Exercise objective:
Copy the listing below line for line, starting at its first line and ending with the line that has "turned(bm, [(radius, -RIVET_GRIP" in it. Add nothing.

Supplied material:
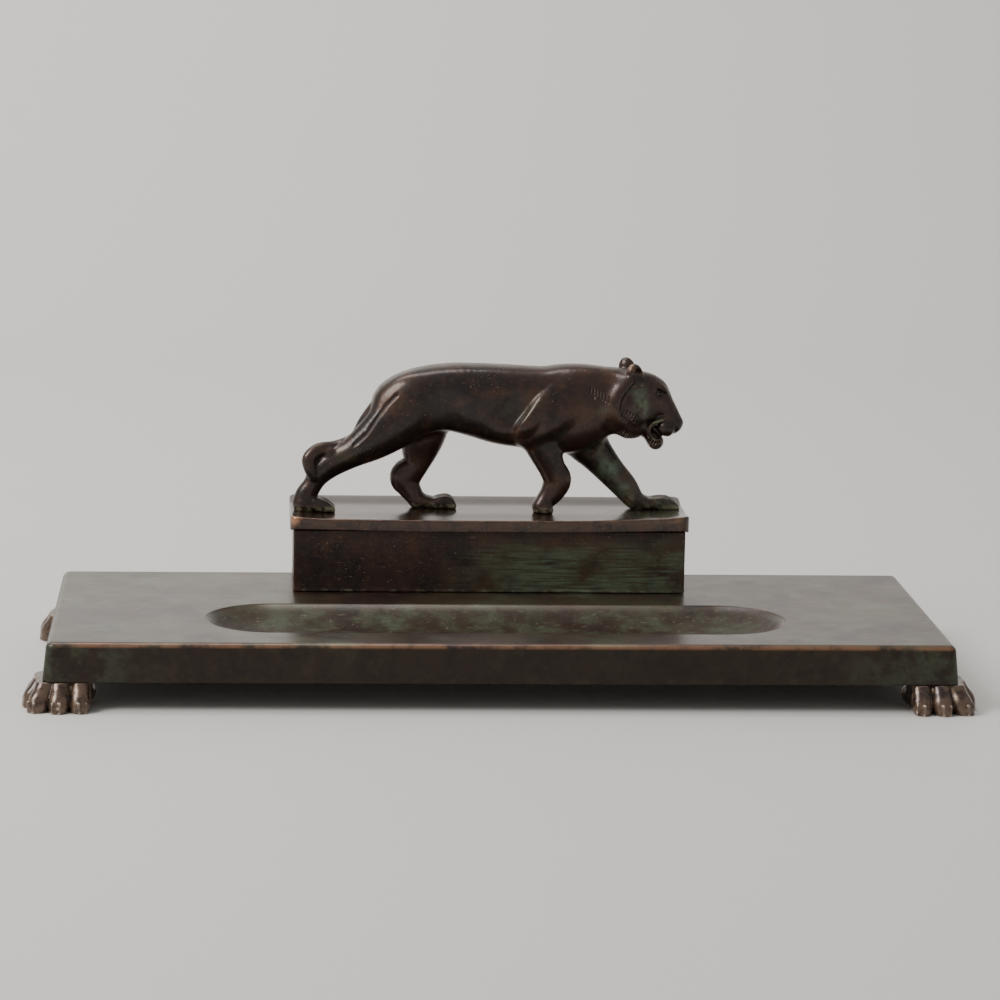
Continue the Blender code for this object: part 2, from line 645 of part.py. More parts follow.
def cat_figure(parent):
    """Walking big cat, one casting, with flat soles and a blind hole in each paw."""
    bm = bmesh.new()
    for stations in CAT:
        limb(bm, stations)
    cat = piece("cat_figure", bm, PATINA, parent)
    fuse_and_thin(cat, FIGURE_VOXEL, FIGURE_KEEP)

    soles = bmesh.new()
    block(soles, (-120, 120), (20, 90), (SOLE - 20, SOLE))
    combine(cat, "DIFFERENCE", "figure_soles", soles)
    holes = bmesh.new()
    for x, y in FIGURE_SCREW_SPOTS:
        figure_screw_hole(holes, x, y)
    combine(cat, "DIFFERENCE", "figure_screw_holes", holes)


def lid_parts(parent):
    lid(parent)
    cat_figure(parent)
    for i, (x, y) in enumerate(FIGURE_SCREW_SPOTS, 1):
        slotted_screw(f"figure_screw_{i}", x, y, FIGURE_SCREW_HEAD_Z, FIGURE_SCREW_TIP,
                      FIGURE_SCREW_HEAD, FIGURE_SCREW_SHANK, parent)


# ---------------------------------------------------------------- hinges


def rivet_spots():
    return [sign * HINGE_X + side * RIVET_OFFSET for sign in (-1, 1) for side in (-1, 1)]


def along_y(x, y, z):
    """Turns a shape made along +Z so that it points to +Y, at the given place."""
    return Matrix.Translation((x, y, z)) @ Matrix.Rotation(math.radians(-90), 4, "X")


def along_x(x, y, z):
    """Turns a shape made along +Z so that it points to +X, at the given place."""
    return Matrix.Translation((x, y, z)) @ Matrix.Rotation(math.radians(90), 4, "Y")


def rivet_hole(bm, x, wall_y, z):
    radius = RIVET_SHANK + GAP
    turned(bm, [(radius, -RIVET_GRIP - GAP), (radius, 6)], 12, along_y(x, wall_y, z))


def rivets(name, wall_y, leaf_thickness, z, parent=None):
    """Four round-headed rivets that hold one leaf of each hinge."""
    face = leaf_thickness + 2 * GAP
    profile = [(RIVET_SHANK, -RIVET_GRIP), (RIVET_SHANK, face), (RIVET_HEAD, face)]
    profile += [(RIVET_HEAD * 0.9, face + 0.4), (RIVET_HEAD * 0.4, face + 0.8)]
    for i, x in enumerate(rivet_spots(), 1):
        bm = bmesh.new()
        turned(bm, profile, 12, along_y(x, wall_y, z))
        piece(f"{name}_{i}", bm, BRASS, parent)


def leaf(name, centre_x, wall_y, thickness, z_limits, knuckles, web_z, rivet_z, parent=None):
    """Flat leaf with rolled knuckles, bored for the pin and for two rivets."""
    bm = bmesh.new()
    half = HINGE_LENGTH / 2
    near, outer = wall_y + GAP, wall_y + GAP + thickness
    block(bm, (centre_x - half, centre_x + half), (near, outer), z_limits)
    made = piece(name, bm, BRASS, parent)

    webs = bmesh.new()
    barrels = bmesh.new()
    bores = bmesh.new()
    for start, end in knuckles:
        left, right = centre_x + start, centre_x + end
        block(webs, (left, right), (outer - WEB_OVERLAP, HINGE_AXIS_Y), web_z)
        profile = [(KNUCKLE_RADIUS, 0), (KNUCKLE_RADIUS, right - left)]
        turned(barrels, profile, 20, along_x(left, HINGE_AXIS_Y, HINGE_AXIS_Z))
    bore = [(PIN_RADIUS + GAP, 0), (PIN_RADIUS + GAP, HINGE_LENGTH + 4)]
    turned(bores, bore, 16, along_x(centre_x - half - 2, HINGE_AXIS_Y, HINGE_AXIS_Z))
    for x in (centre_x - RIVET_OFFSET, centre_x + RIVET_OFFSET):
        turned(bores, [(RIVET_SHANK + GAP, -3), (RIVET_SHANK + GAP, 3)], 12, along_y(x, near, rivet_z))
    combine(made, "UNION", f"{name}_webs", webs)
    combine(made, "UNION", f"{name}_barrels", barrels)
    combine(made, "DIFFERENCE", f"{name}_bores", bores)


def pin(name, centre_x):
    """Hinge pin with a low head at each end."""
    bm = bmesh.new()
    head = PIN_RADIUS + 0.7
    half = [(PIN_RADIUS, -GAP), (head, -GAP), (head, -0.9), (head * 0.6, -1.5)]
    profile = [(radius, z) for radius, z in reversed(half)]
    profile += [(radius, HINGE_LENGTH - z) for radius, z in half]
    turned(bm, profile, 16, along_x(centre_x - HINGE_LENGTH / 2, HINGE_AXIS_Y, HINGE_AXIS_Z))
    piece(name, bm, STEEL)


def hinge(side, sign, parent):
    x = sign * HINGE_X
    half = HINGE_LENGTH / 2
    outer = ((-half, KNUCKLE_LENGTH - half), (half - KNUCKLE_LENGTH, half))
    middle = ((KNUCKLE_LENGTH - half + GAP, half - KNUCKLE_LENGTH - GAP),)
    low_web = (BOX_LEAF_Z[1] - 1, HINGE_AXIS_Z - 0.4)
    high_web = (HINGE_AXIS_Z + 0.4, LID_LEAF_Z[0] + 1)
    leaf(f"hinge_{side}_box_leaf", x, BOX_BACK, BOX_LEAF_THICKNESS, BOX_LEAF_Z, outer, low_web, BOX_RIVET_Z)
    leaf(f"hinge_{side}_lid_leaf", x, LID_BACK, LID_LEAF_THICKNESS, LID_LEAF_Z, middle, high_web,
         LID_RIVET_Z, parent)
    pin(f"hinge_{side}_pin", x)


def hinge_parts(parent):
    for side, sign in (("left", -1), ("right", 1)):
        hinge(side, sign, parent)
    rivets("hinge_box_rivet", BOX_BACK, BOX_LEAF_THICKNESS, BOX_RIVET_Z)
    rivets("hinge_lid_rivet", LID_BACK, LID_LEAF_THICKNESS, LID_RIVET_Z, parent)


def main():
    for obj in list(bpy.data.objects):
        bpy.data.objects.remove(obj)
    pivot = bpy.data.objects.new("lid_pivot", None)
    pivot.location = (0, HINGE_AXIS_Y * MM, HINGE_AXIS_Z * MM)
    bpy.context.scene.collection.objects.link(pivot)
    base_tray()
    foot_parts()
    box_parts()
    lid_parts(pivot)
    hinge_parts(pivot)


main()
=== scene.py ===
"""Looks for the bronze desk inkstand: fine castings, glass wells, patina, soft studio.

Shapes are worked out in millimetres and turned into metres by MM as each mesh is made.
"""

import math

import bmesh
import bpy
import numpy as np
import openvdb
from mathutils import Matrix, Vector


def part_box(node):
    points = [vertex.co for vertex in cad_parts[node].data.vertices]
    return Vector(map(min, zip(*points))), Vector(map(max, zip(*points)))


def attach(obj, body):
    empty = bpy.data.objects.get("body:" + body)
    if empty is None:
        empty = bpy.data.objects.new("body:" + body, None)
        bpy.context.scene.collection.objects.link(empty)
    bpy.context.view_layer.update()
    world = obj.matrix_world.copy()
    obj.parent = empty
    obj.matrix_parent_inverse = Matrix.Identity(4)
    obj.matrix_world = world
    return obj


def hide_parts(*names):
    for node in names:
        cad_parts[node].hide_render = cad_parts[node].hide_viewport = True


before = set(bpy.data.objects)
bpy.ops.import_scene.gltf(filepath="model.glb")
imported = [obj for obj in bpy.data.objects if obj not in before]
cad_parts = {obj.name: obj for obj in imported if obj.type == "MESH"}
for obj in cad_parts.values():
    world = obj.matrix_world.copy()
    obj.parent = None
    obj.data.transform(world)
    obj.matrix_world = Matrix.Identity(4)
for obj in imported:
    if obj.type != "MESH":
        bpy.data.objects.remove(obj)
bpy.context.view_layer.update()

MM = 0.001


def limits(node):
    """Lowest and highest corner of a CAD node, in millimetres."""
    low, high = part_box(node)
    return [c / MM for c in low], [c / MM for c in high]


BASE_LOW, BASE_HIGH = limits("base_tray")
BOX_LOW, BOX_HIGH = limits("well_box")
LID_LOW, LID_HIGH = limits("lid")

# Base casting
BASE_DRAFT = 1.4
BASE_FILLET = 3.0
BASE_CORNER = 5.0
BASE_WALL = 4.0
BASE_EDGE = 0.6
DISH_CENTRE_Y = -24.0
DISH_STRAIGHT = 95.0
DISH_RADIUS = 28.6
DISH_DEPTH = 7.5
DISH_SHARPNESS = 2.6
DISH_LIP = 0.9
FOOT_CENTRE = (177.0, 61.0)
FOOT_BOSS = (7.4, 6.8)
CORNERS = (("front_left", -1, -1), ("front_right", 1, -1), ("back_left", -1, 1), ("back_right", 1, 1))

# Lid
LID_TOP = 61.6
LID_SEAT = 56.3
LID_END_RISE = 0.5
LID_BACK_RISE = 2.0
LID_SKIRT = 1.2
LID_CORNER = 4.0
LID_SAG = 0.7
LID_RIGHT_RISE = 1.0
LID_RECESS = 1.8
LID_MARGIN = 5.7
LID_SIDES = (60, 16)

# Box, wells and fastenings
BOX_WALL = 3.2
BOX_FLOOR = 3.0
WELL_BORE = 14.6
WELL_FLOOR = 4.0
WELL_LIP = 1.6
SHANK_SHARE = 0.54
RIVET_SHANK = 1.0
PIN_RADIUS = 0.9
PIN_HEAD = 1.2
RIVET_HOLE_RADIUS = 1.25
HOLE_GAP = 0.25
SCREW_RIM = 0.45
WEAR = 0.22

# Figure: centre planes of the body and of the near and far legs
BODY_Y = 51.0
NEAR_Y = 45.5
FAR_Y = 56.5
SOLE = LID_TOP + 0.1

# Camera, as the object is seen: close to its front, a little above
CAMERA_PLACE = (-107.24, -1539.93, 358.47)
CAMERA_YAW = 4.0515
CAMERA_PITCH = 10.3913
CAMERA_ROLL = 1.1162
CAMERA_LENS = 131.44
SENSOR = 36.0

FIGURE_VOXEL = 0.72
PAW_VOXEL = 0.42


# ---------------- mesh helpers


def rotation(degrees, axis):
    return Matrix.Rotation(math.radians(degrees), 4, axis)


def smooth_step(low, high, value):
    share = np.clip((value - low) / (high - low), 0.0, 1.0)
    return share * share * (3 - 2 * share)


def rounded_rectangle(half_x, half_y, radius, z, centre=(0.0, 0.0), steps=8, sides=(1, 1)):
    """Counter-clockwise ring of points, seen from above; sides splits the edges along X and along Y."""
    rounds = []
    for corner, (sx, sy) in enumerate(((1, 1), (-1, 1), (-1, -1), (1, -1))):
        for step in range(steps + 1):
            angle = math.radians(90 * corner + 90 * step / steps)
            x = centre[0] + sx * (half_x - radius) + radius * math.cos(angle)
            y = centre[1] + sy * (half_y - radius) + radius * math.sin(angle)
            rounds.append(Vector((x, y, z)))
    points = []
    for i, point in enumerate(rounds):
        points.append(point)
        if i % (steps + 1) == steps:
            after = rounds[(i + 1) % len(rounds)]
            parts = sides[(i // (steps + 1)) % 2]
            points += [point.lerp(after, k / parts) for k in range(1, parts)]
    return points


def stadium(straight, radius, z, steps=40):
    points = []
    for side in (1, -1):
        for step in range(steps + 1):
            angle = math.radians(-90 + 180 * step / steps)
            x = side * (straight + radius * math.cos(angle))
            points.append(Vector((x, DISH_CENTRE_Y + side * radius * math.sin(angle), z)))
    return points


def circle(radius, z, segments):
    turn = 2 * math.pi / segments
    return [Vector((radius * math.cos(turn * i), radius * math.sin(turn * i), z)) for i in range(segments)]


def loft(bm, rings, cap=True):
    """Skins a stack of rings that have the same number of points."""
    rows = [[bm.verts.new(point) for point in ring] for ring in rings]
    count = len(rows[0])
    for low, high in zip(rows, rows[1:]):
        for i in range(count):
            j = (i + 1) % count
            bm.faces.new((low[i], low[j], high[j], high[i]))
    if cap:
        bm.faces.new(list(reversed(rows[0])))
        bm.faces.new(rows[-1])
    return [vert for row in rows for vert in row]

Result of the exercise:
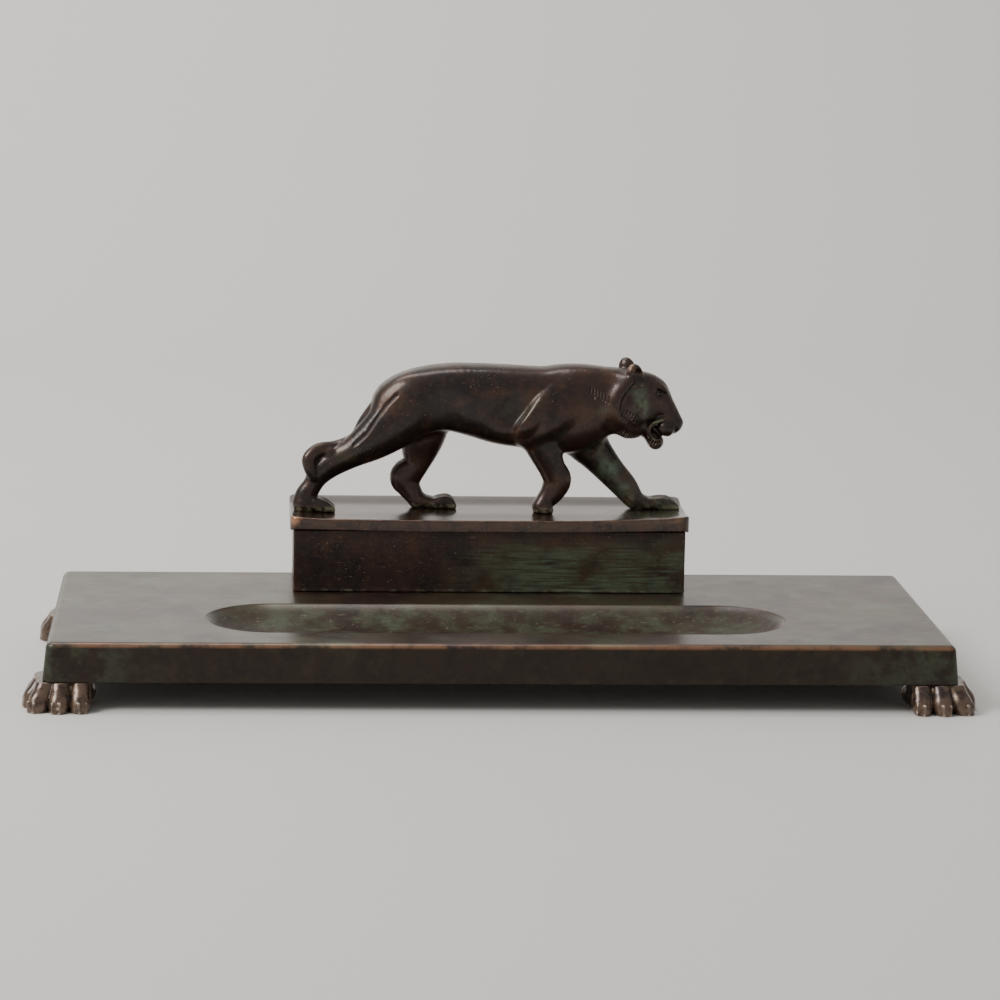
Continue the Blender code for this object: part 2, from line 645 of part.py. More parts follow.
def cat_figure(parent):
    """Walking big cat, one casting, with flat soles and a blind hole in each paw."""
    bm = bmesh.new()
    for stations in CAT:
        limb(bm, stations)
    cat = piece("cat_figure", bm, PATINA, parent)
    fuse_and_thin(cat, FIGURE_VOXEL, FIGURE_KEEP)

    soles = bmesh.new()
    block(soles, (-120, 120), (20, 90), (SOLE - 20, SOLE))
    combine(cat, "DIFFERENCE", "figure_soles", soles)
    holes = bmesh.new()
    for x, y in FIGURE_SCREW_SPOTS:
        figure_screw_hole(holes, x, y)
    combine(cat, "DIFFERENCE", "figure_screw_holes", holes)


def lid_parts(parent):
    lid(parent)
    cat_figure(parent)
    for i, (x, y) in enumerate(FIGURE_SCREW_SPOTS, 1):
        slotted_screw(f"figure_screw_{i}", x, y, FIGURE_SCREW_HEAD_Z, FIGURE_SCREW_TIP,
                      FIGURE_SCREW_HEAD, FIGURE_SCREW_SHANK, parent)


# ---------------------------------------------------------------- hinges


def rivet_spots():
    return [sign * HINGE_X + side * RIVET_OFFSET for sign in (-1, 1) for side in (-1, 1)]


def along_y(x, y, z):
    """Turns a shape made along +Z so that it points to +Y, at the given place."""
    return Matrix.Translation((x, y, z)) @ Matrix.Rotation(math.radians(-90), 4, "X")


def along_x(x, y, z):
    """Turns a shape made along +Z so that it points to +X, at the given place."""
    return Matrix.Translation((x, y, z)) @ Matrix.Rotation(math.radians(90), 4, "Y")


def rivet_hole(bm, x, wall_y, z):
    radius = RIVET_SHANK + GAP
    turned(bm, [(radius, -RIVET_GRIP - GAP), (radius, 6)], 12, along_y(x, wall_y, z))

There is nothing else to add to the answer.